Depuis 2019, TC exige que les tous les exploitants aériens commerciaux assurent une formation en gestion des ressources de l’équipage (CRM) contemporaine. Cependant, bien que TC effectue des inspections régulières des exploitants, ces inspections se limitent généralement à la documentation des systèmes mis en place par la compagnie. Par exemple, dans l’événement à l’étude, les procédures d’utilisation normalisées (SOP) étaient conformes aux exigences du Règlement de l’aviation canadien (RAC) du point de vue de la forme. Toutefois, leur efficacité n’avait pas été évaluée par TC. Dans ce contexte, il est impossible d’évaluer l’efficacité de la formation, de la CRM, de la gestion des menaces et des erreurs (TEM) et de la prise de décision, et d’évaluer le degré d’application et de respect des SOP ainsi que leur efficacité à bord des aéronefs lors des opérations aériennes.

Les SOP ne sont pas seulement des lignes directrices entourant l’utilisation des aéronefs, elles sont reconnues mondialement comme étant à la base de la sécurité aérienne. Elles forment un cadre permettant la mise en application des concepts de CRM et de TEM. Ainsi, la Flight Safety Foundation (FSF) et la FAA ont émis plusieurs recommandations liées aux SOP pour réduire les risques d’ALA.

Entre 1999 et 2019, les SOP sont ressorties dans 113 faits établis quant aux causes, aux facteurs contributifs ou aux risques dans les rapports d’enquête sur la sécurité du transport aérien du BST. Les lacunes identifiées sont principalement liées à l’absence de directives précises, aux divergences dans les procédures et à la déviation par rapport aux procédures.
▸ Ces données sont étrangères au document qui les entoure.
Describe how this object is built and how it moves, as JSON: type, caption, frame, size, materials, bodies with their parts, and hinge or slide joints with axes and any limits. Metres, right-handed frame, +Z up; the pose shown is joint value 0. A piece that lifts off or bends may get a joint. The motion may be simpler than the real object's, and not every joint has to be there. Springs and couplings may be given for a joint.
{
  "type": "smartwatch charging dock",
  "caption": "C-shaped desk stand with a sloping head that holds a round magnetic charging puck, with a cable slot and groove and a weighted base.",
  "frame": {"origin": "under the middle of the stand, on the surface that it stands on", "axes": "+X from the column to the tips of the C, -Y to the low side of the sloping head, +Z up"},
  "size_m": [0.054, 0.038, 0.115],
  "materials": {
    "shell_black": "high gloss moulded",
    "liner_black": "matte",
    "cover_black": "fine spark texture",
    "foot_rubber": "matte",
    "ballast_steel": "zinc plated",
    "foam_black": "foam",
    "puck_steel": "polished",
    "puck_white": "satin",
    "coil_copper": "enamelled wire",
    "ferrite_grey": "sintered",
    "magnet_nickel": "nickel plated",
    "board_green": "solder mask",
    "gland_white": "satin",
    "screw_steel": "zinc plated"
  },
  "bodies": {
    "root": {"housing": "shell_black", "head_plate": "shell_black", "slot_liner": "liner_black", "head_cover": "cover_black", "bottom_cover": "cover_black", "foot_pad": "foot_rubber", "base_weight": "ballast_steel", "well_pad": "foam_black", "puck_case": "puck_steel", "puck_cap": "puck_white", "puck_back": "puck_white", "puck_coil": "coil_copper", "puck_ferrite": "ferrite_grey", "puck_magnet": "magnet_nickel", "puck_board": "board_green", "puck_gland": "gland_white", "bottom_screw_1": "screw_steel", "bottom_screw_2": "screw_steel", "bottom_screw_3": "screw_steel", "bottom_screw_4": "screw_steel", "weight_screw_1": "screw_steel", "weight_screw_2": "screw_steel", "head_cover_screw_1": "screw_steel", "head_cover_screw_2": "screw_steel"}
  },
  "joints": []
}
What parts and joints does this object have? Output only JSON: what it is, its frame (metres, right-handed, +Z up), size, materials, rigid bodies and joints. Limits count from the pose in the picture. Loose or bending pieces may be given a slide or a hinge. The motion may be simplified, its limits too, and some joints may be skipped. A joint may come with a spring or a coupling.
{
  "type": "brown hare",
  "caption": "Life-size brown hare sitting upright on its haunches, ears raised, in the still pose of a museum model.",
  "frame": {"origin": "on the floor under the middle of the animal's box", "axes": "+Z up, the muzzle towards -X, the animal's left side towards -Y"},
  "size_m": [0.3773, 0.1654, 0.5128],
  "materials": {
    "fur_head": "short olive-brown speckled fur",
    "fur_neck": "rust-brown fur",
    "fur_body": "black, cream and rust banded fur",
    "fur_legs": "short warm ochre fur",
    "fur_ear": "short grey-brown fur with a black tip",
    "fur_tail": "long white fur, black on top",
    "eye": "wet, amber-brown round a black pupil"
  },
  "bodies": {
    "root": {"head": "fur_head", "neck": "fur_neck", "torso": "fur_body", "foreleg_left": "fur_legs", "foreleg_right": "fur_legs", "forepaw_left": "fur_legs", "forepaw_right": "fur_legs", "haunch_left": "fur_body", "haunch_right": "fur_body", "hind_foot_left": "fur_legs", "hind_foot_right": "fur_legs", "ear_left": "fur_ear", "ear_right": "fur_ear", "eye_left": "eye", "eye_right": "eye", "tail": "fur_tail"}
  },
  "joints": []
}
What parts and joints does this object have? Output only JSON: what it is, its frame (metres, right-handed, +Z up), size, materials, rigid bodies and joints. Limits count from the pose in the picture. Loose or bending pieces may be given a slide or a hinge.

Dans l’événement à l’étude, une déviation par rapport aux SOP à un moment critique du vol a été un élément déclencheur qui a contribué à la sortie en bout de piste.

Le Bureau craint que si TC ne fait pas la surveillance des opérations de vol pour évaluer l’efficacité de la CRM, de la TEM, de la prise de décision et des SOP, y compris leur degré d’application et de respect, ces SOP risquent d’être inefficaces, ce qui augmente le risque d’accident et en particulier le risque d’ALA.